Second, in 2010, unlike presidents Bill Clinton in 2000 and George W. Bush in 2005, President Obama permitted the Nuclear Non-Proliferation Treaty (NPT) Review Conference statement singling out Israel and insisting it joint the NPT.
Third, in June 2010, President Obama agreed to a Security Council statement he could have easily vetoed, which “condemned” the “acts” that led to loss of life on the Gaza flotilla, thereby condemning Israel for the deaths of Hamas supporters who premeditatedly assaulted the Israeli boarding party enforcing the lawful inspection of Gaza-bound ships.
Fourth, last year, President Obama supported Security Council Resolution 2231, which neuters a previous ban on Iranian develop of ballistic missiles that could one day hit Israel.
MORTON A. KLEIN
New York
The writer is president of the Zionist Organization of America.
Boomerang revolution
I found Mohamed Chtatou’s article “Is the Arab dream of democracy truly broken?” April 20, to be an eye-opener to a certain degree but rather puzzling to another degree.
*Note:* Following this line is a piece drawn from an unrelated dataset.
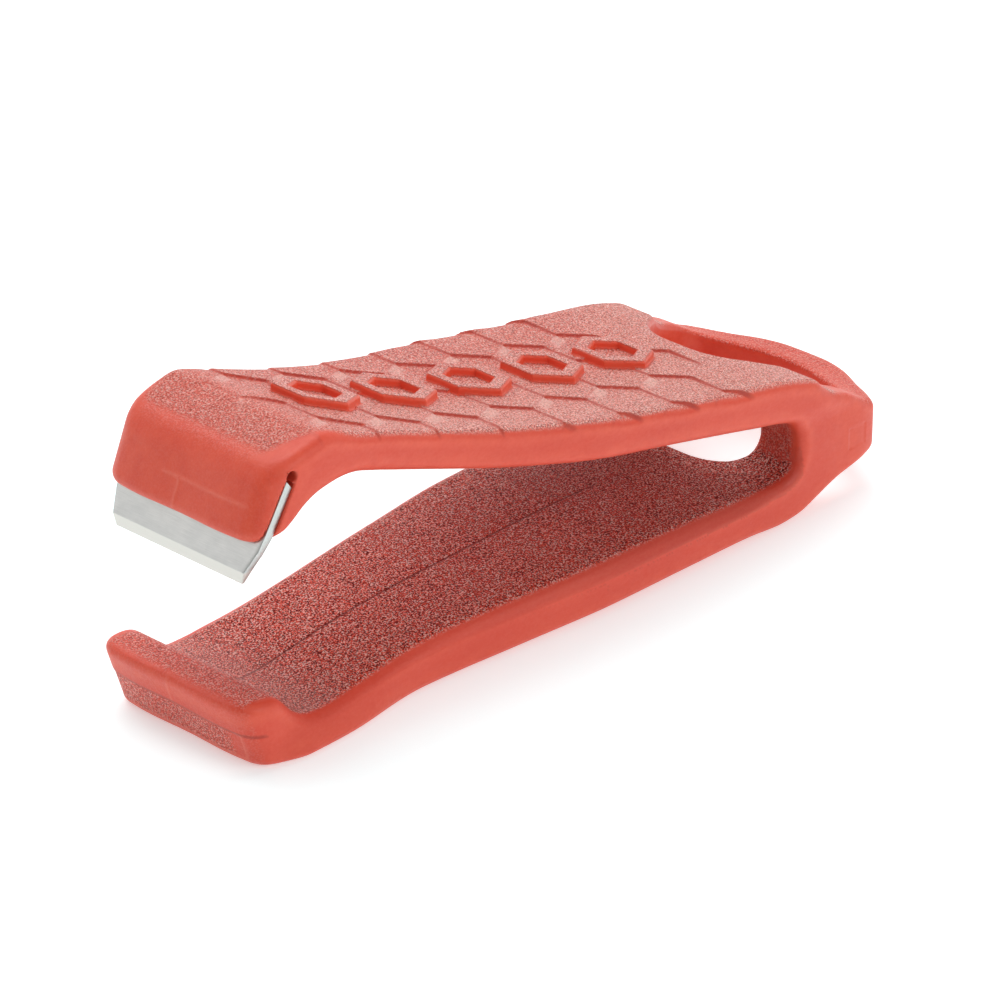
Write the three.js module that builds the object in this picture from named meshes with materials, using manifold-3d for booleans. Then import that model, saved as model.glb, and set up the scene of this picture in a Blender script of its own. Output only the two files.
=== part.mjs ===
// Pocket line nipper: a one-piece moulded squeeze body (two sprung arms joined
// by a bow with a lanyard opening) and a thin steel cutting blade pressed into
// a slot across the upper jaw. The body is built as three zones with thin gaps.
// Millimetres, +Z up, jaw toward -X, bow toward +X. The body outline is
// symmetric about y = 0 and the flat underside rests on z = 0. Everything is
// drawn with x = 0 near the jaw, then moved to centre the length on the origin.
import * as THREE from 'three';
import { mergeVertices } from 'three/addons/utils/BufferGeometryUtils.js';
import Module from 'manifold-3d';

const { degToRad, smoothstep } = THREE.MathUtils;

// ------------------------------------------------------------ body dimensions
const HINGE = { x: 53.3, z: 6.2 };   // centre of the C-bend the arms flex about
const FLEX_R = 4.6;                  // zone line between upper arm and bow
const ARM_SPLIT_X = 48.15;           // zone line between lower arm and bow
const GAP = 0.3;                     // between zones, and each side of the blade
const MOUTH_FRONT = { x: -10, z: 11 };   // the mouth's dividing line starts here,
const MOUTH_REAR_X = 46;                 // and is level from here to the hinge
const UPPER_ARM = {
  extra: 0.28,                       // added to each side of the plan outline,
  growFrom: 14,                      // easing in between these two x values
  growTo: 30,
};

// plan rounding of each jaw's front corners: front face x, half width, height span
const CORNER_R = 1.4;
const CORNER_MARGIN = 3;             // how far the cut reaches outside the corner
const CORNER_STEPS = 5;
const LOWER_CORNERS = { front: -1.3, half: 7.3, bottom: -2, top: 8 };
const UPPER_CORNERS = { front: -0.6, half: 7.28, bottom: 10, top: 26 };

// region outside one tapered flank of the lower jaw, (y, z)
const FLANK_FOOT = 7.95;             // half width at z = 0
const FLANK_TOP = 6.9;               // half width at the top of the anvil lip
const FLANK_CUT = [[FLANK_FOOT, -1], [FLANK_FOOT, 0], [FLANK_TOP, 5.2],
  [FLANK_TOP - 0.1, 6], [12, 6], [12, -1]];
const FLANK_X = { front: -3.5, rear: 6 };

// Cutting solids reach past the body on every side.
const REACH_Y = 12;
const REACH_BOTTOM = -2;
const REACH_TOP = 26;

// Side profile of the body, (x, z), counter-clockwise from the lower jaw.
const UNDERSIDE = [[-0.3, 0], [49.2, 0], [51.4, 0.38], [53.0, 0.95], [54.6, 1.55],
  [56.8, 2.15], [59, 2.6], [66, 3.2]];
const LOOP_TOP = [[66, 6.2], [59.5, 6.72], [57.8, 7.2], [56.3, 7.85], [55.0, 8.5],
  [54.1, 9.1], [53.3, 9.85], [52.4, 10.65], [51.0, 11.2]];
const UPPER_OUTER = [[43.6, 12.82], [38, 13.92], [34, 14.72], [30.2, 15.55], [25.4, 16.63],
  [21.9, 17.5], [16.8, 19.0], [12.7, 20.34], [9.2, 21.55], [7.2, 22.28], [6.5, 22.5],
  [5.8, 22.6], [4.6, 22.4], [3.2, 21.85], [1.6, 21.1], [0.6, 20.5]];
const UPPER_INNER = [[-0.95, 16.68], [1.2, 16.7], [2.2, 16.85], [3.0, 17.3], [3.9, 17.95],
  [4.9, 18.42], [6.2, 18.68], [7.6, 18.76], [8.8, 18.62], [10.5, 18.08], [12.7, 17.3],
  [17, 15.85], [21.4, 14.5], [24.9, 13.57], [28.4, 12.7], [32.1, 11.92], [36.5, 11.08],
  [40.5, 10.25], [45.8, 9.1], [48.9, 8.38]];
const BEND_INNER = [[50.1, 7.9], [50.8, 7.1], [51.05, 6.0], [50.95, 4.95], [50.5, 4.1],
  [49.6, 3.65], [48.2, 3.55]];
const LOWER_INNER = [[46, 3.6], [41, 3.85], [36, 4.0], [30.4, 4.0], [26, 3.9], [21.4, 3.82],
  [17, 3.65], [12.5, 3.3], [8.5, 2.75], [5.8, 2.42], [5.0, 2.42], [4.2, 2.6], [3.0, 3.2],
  [2.1, 4.2], [1.2, 4.95], [0.3, 5.15], [-2.0, 5.15]];

// Plan outline, (x, half width), front to rear.
const PLAN_HALF = [[-3, 7.2], [0, 7.3], [2, 7.45], [4, 7.5], [6, 7.45], [9, 7.3], [12.5, 7.2],
  [15, 7.25], [18, 7.5], [21.9, 7.95], [25.4, 8.35], [28, 8.65], [31, 8.95], [34, 9.1],
  [38, 9.22], [44, 9.35], [50, 9.45], [55, 9.52], [58.2, 9.55]];
const PLAN_REAR = [[59.0, 9.3], [59.8, 8.4], [61.0, 6.3], [62.3, 3.9], [62.75, 2.2]];
const REAR_TIP = [62.85, 0];
// Lanyard opening, (x, half width), front to rear.
const OPENING_HALF = [[48.35, 0], [48.42, 1.7], [48.8, 2.9], [49.5, 3.9], [50.4, 4.65],
  [51.3, 5.25], [52.4, 6.0], [53.8, 6.7], [55.6, 7.1], [57.0, 7.1], [57.9, 6.6],
  [58.6, 5.3], [59.4, 3.4], [59.9, 1.6], [60.0, 0]];

// middle of the overall length, from the lower lip to the rear tip
const CENTRE_X = (LOWER_INNER.at(-1)[0] + REAR_TIP[0]) / 2;

// ------------------------------------------------------------------- helpers
const wasm = await Module();
wasm.setup();

function toManifold(geometry) {
  geometry.deleteAttribute('normal');
  geometry.deleteAttribute('uv');
  const merged = mergeVertices(geometry, 1e-4);
  return new wasm.Manifold(new wasm.Mesh({
    numProp: 3,
    vertProperties: new Float32Array(merged.attributes.position.array),
    triVerts: new Uint32Array(merged.index.array),
  }));
}

function toGeometry(solid) {
  const mesh = solid.getMesh();
  const indexed = new THREE.BufferGeometry();
  indexed.setAttribute('position', new THREE.BufferAttribute(mesh.vertProperties, 3));
  indexed.setIndex(new THREE.BufferAttribute(mesh.triVerts, 1));
  const flat = indexed.toNonIndexed();
  flat.computeVertexNormals();
  return flat;
}

function extrude(points, depth) {
  const shape = new THREE.Shape();
  points.forEach(([x, y], i) => (i ? shape.lineTo(x, y) : shape.moveTo(x, y)));
  shape.closePath();
  return new THREE.ExtrudeGeometry(shape, { depth, bevelEnabled: false });
}

// (x, z) outline, extruded along y across the whole width
function sideExtrude(points) {
  const geometry = extrude(points, 2 * REACH_Y);
  geometry.rotateX(Math.PI / 2);
  geometry.translate(0, REACH_Y, 0);
  return toManifold(geometry);
}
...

The analysis of the two major forms of government in the Arab world over the past century: traditional monarchy (Saudi Arabia, Gulf states) and pan-Arabist republics (Egypt, Syria, etc.) was interesting and gives some clear insight into the frustrations that Arab youth have experienced and that led to the “Arab Spring.”
Chtatou goes on to explain the causes of this Arab youth rebellion as associated with strict, archaic, traditional patriarchal systems in which individuality is non-existent. He also mentions the frustration with a society that is highly obsessed with taboo over sexual issues – sex before marriage, homosexuality, flirtation, etc., and of course, “no freedom whatsoever for women.”
I find it very interesting that one of the results of this Arab Spring has been the rise of Islamic State, to which thousands of these frustrated youth have flocked for an answer to their disappointment.
Islamic State is a movement that clearly fosters the concept of a greater cause, erasing any individuality whatsoever.
It seems that the practices in Islamic State – the sale of women as chattel and violent sexual abuse of women and children are not what one would expect of a group of people who yearn for sexual freedom, but then again, I suppose one could say that in a sick sort of way, the male youth who were so frustrated are now able to fulfill themselves.
So why is it that these practices are so enticing to those frustrated youth of the Arab world, and if they crave freedom of speech and a sexual revolution, how will Islamic State provide them with what they wish to achieve? I don’t doubt that revolutions take strange paths before landing at their final destinations.
I can only hope that the Islamic State-complex is a boomerang effect in the completely wrong direction before swinging back toward a much more righteous one – a direction of personal freedoms, individual growth and political representation, along with economic justice.
Somehow I feel we have a long way to go before we begin to see this Arab Spring land in just that place.